Thursday, May 15, 2014
Wednesday, May 7, 2014
It was a fine if quite nippy morning (38 degrees), but the trap had nabbed another marauding raccoon last night that needed to be dealt with, so Cricket and I loaded him up in the puttputt and took him out to dispatch him humanely. Afterwards, the scenery was just too nice to pass up, especially when Sharon's cows came running over to see what we were doing
Cricket was on quite a roll this morning. After dispatching the raccoon first thing, she posed for a few pictures with the puttputt on a glorious spring morning, then moved right into getting some work done around the place. First thing - Alfie the yearling bull, now a 'man', dared to walk into the barn. The barn is strictly off limits for all livestock unless invited (chickens and barn cats the exception to that rule), but with his new manly swagger, he figured that rule no longer applied to him.
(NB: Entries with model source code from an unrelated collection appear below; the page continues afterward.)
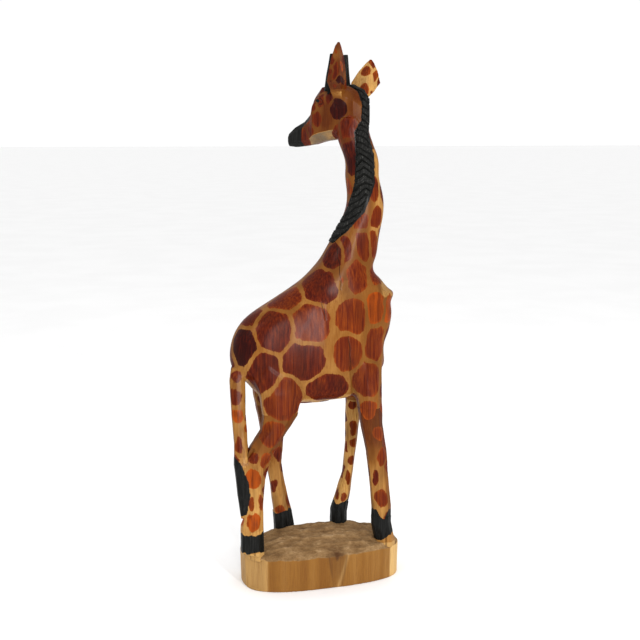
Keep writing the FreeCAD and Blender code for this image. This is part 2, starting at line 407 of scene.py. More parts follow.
# Spots on the sides that face the camera: x, y, z, half length, half height, darkness.
SPOTS = [
    # flank
    (-10, -24, 339, 20, 20, 0.62), (-44, -13, 327, 19, 15, 0.45), (-81, -4, 306, 14, 11, 0.6),
    (-62, -29, 294, 19, 21, 0.64), (-21, -34, 300, 19, 22, 0.42), (-93, -18, 276, 15, 21, 1.0),
    (-73, -28, 248, 17, 23, 0.64), (-30, -36, 260, 22, 20, 0.62), (27, -33, 305, 18, 18, 0.38),
    (57, -27, 312, 14, 16, 0.2), (22, -34, 265, 16, 19, 0.38), (57, -26, 272, 13, 18, 0.4),
    (45, -32, 234, 14, 18, 0.44), (0, -32, 226, 22, 15, 0.6), (-51, -33, 217, 21, 22, 0.46),
    (-101, -19, 237, 6, 11, 0.6),
    # chest and neck
    (77, -8, 348, 17, 10, 0.85), (75, -14, 308, 9, 17, 0.12), (35, -27, 349, 11, 16, 0.42),
    (10, -16, 371, 12, 13, 0.8),
    (23, -21, 378, 4.5, 14.5, 0.55), (58, -18, 383, 6, 14.5, 0.45), (43, -22, 382, 7, 15, 0.45),
    (42, -20, 408, 7, 8, 0.4), (61, -19, 411, 6, 12.5, 0.45), (57, -18, 445, 6, 11.5, 0.4),
    (24, 3, 404, 5, 8, 0.5), (31, 0, 420, 4, 8, 0.45), (32, -2, 448, 4, 8, 0.3),
    (30, -11, 480, 8, 22, 0.85), (29, -12, 508, 9, 13, 0.6),
    # head
    (21, 0, 531, 9, 11, 1.0), (12, 8, 546, 7, 9, 0.75), (8, 22, 541, 6, 7, 0.6),
    (4, 26, 520, 7, 7, 0.5), (0, 37, 508, 9, 6, 0.55),
    # ears
    (15, -18, 560, 11, 3.6, 0.95), (18, -18, 576, 2.2, 4.5, 0.15), (10, -16, 591, 3, 7, 0.35),
    (13, -14, 566, 2.6, 13, 0.5), (59, 16, 573, 5, 4.5, 0.35), (71, 15, 568, 3, 10, 0.3),
    (56, 12, 551, 5, 6, 0.35),
    # near hind leg and tail
    (-65, -33, 180, 14, 13, 0.4), (-86, -31, 154, 5, 6, 0.5), (-72, -30, 151, 6, 8, 0.35),
    (-86, -30, 130, 9, 10, 0.05), (-88, -27, 101, 2.5, 8, 0.3), (-77, -29, 103, 3, 9, 0.35),
    (-87, -31, 82, 7.5, 9.5, 0.05), (-96, -22, 81, 3, 6, 0.1),
    (-102, -20, 227, 7, 12, 0.5), (-102, -23, 201, 7, 6, 0.1), (-102, -26, 169, 4, 9, 0.5),
    # near fore leg
    (46, -34, 199, 9, 9, 0.36), (58, -35, 171, 5, 7, 0.3), (63, -35, 145, 5, 9.5, 0.38),
    (55, -32, 121, 3, 9, 0.6), (63, -35, 94, 7.5, 10.5, 0.4),
    # far legs
    (44, 14, 195, 5, 5, 0.5), (47, 16, 167, 3.5, 9, 0.4), (48, 18, 148, 3.5, 5.5, 0.4),
    (40, 23, 142, 2, 5.5, 0.5), (45, 19, 127, 3.5, 6, 0.4), (37, 25, 111, 3, 7, 0.5),
    (41, 19, 106, 3, 7, 0.35), (29, 24, 87, 3, 5, 0.5), (36, 18, 84, 3, 5, 0.4),
    (-47, 27, 103, 3.5, 7, 0.5), (-38, 22, 180, 8, 12, 0.6), (-42, 24, 140, 5, 9, 0.5),
]
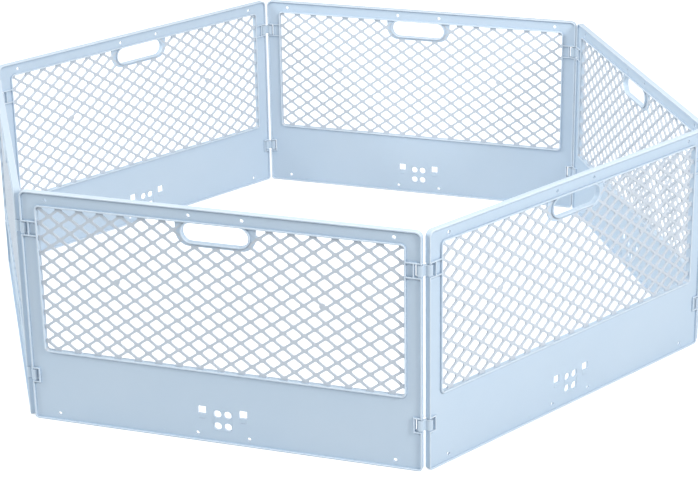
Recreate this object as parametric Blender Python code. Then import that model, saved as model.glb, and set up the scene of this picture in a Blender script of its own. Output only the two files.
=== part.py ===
# Folding chick pen: six identical moulded panels in a ring, with push-fit hinge clips at the corners.
# Sizes are in metres. Each panel is drawn upright: x along its width, y through its depth with the
# outside of the pen at -y, z up from the ground. The mould's features repeat on both faces.
import math

import bmesh
import bpy
from mathutils import Matrix

# Ring of panels
PANEL_NAMES = ("front", "right_front", "right_back", "back", "left_back", "left_front")
CORNER_NAMES = ("front_right", "right", "back_right", "back_left", "left", "front_left")
CORNER_TURN = math.radians(360 / len(PANEL_NAMES))

# Panel outline and walls
PANEL_WIDTH = 0.600
PANEL_HEIGHT = 0.364
PANEL_DEPTH = 0.010
CORNER_RADIUS = 0.010
RIM_WALL = 0.0025
WEB_THICKNESS = 0.003

# Window that the lattice fills, with a raised lip round it
STILE_WIDTH = 0.0255
TOP_RAIL_HEIGHT = 0.0227
KICK_PLATE_HEIGHT = 0.1142
WINDOW_RADIUS = 0.005
LIP_WALL = 0.0025

# Diamond lattice: two flights of ridged strands, back to back, that end in the lip
LATTICE_PITCH_X = 0.032
LATTICE_PITCH_Z = 0.02336
STRAND_WIDTH = 0.0036
STRAND_THICKNESS = 0.0015
STRAND_CLEARANCE = 0.0003
STRAND_ROOT = 0.0012
SHORTEST_STRAND = 0.012

# Hand slot at the top of the window, with its own lip and a flat pad round it
HANDLE_WIDTH = 0.100
HANDLE_HEIGHT = 0.029
HANDLE_LIP_WALL = 0.0025
HANDLE_PAD_MARGIN = 0.007
PAD_COVER = 0.00015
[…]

So, she took him out of the barn at a smart clip and I managed to grab the camera and get the final two shots before that lesson was finished. Then, it was time to introduce herself properly to the new Gangsta Girls, which she did nicely, showcasing her ability to go from 'gonna bite your head off, bull-boy' to 'hey, just making sure you know I'm here for you if you need me' in nothing flat. And, without Ho Dog for the first time in 8 years to dog break the lambs, she took it upon herself to do a little schooling with the flock as well.
I didn't do a thing except push the button. She did it all on her own. No critter were hurt or even mildly inconvenienced, except the raccoon, who is now on the menu for the vultures, and deservedly so
Cricket was in the mood to do some schooling this morning. Here, she's teaching Bridgette the 3 month old heifer calf on why you do not approach an 8 year old dog that is clearly stating that you should not approach her.
Click the first pix to start the slideshow and enjoy!
Phase 1. Bridgette cautiously looks at Cricket, properly in a down that she was told to hold (somewhat of a miracle, that)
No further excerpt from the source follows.